Assistant Professor Peter Jaroff, MSP, who was a producer for the 6 p.m. news on 6abc on 9/11, remembers the overwhelming feeling that the viewers were counting on him. He was on his way into the office when he first heard that a plane hit the World Trade Center.
"I had think about whether I would continue on to work," he says. "But of course, I had to."
In the days immediately following 9/11, Jaroff remembers thinking that, "if anything good can come out of this, we could have more of a seriousness about what we do." He had hopes that local affiliates would focus more on important national and international news and recapture "something we had lost as a genre since the O.J. Simpson murder case."
But he says it didn't last long.
Within two weeks, Jaroff remembers the newsroom buzzing over news that someone was attacked by a pit bull and the level of interest in making it the top story. "To me, it's remarkable how little things have changed."


"To me, it's remarkable how little things have changed."

We really felt that way watching Anderson Cooper's nonsense tonight.

So the big 'news' from the interview?  The woman had sex with Donald twelve years ago.  Consensual sex.  Once.

This is news?

America didn't know Donald Trump cheated?

Where were they when Ivana Trump found out in 1990 that her husband was sleeping with Marla Maples?  Or during the months when gossip columnist Liz Smith did nothing but cover the affair?

Liz Smith died in 2017 but her spirit lives on in Anderson Cooper.

Anderson and other nonsense peddlers like to insist this is not about the sex, it's about payment.  It is completely about the sex.
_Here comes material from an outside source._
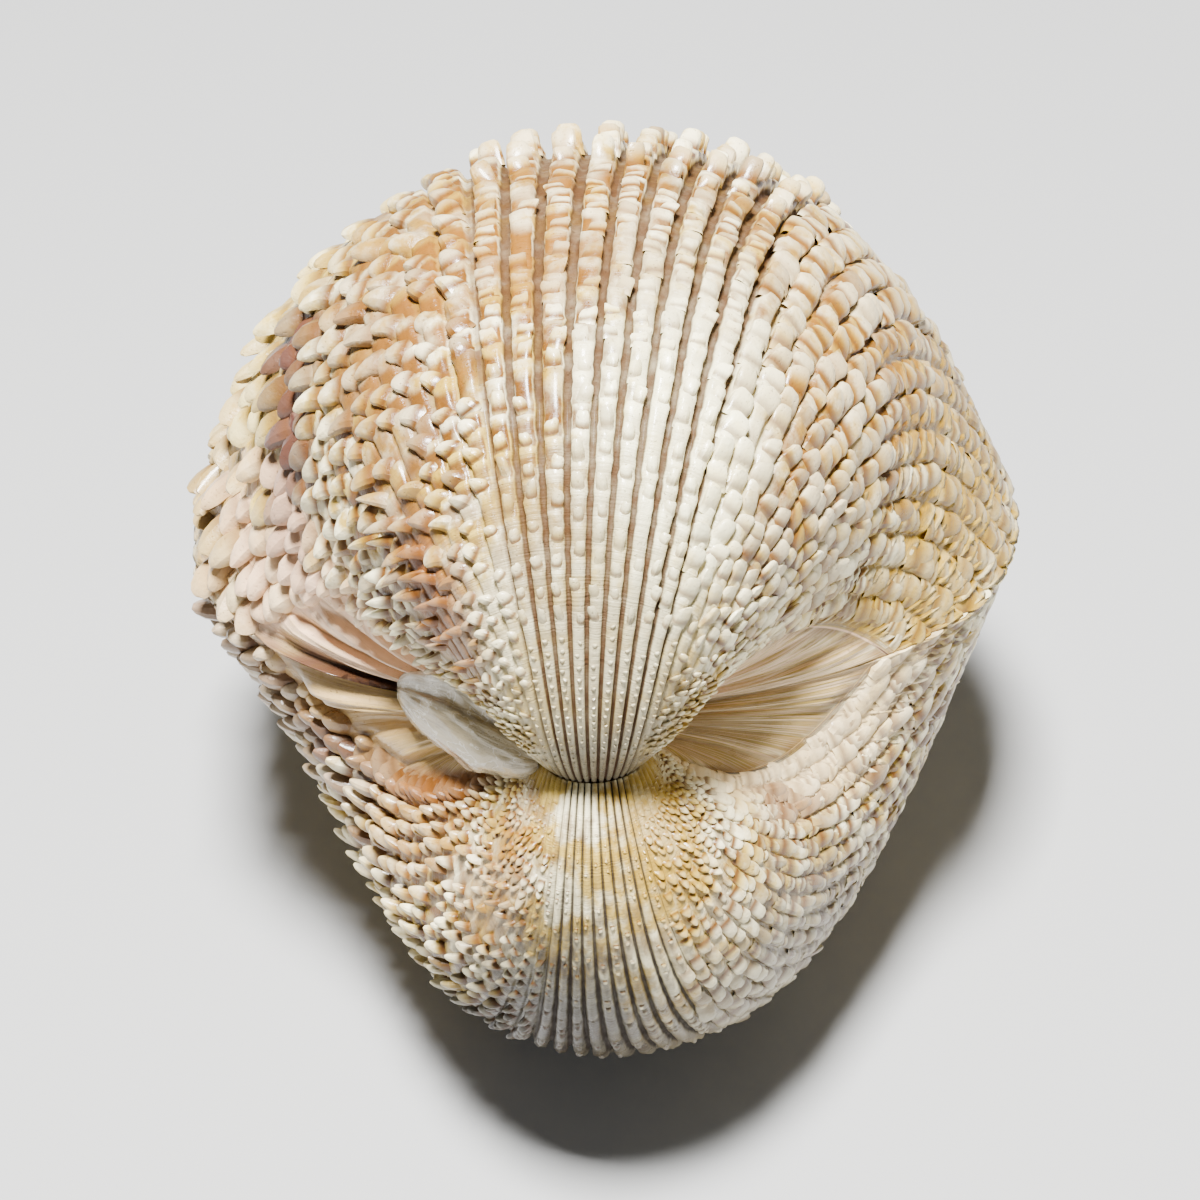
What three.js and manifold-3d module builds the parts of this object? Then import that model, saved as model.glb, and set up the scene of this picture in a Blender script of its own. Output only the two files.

At this point, Donald's not even accused of paying the porn actress for her silence.  B-b-b-ut it could lead back to him!  And what?  It's not a crime to pay someone to lie about sex.  And if it turns out to be a campaign finance issue -- which some are sure it will be -- well, those are monetary fines usually and they don't amount to high crimes and misdemeanors for those who keep insisting this will lead to impeachment.

You have some saying that it will remove Trump from office via special counsel Robert Mueller's investigation.

That would be his investigation into Russia 'hacking' the 2016 presidential election.

He's found nothing so far but you have some 'resistance' members finger banging themselves to the thought that he'll expand his investigation.

Expand his investigation?  That seems so familiar.  Hmm . . . Oh, Ken Starr.  The special prosecutor who overreached and was widely rejected by most Americans as a result.  Assigned to probe Whitewater, he came up with the 'news' that Bill Clinton had sex with Monica Lewinsky.

Who cares?

That was America's reaction.

Interesting that some of the people who felt it was a non-issue in 1998 are now insisting this is about a serious issue today.  It's about sex.  It's a non-issue and Americans are not going to care about it.

Robert Mueller's investigation has come up empty thus far but if he really wants to look like an idiot then all he has to do is turn his focus onto Donald Trump's sex life.

Equally true, no one needs to hear from the porn star.

She signed away her rights in 2016.  It's not her story to tell.

If she had been raped, we might see a point to her breaking the agreement.  She states it was consensual.  There's no reason to break the agreement.  'But she changed her mind.'  Tough.  Sherri Ellis would love to have that out.  Who?

In the film SILKWOOD, Cher plays Dolly Pelliker.  That's Sherri Ellis.  But because parts of the story weren't really Sherri Ellis' story (the affair with the character played by Diana Scarwid, for instance), they called the character Dolly Pelliker.  Sherri Ellis was paid $67,500 for elements of her life to be used in the film.  She feels that the film defamed her.  She'd probably love to back out the agreement she made.  So let's start a new movement where you get paid for a part of your life to be used or kept silent and then you insist that you've changed your mind -- after you've signed it away and deposited the check.

In what world does that make sense?

There are real issues out in the world but Anderson Cooper and his colleagues at 60 MINUTES can't find any.  Instead of addressing real issues, they're a bunch of cackling hens offering about as much 'news' as the cast of THE VIEW, THE CHEW, THE TALK, etc.  That's a huge comedown for what was supposed to be a serious news magazine.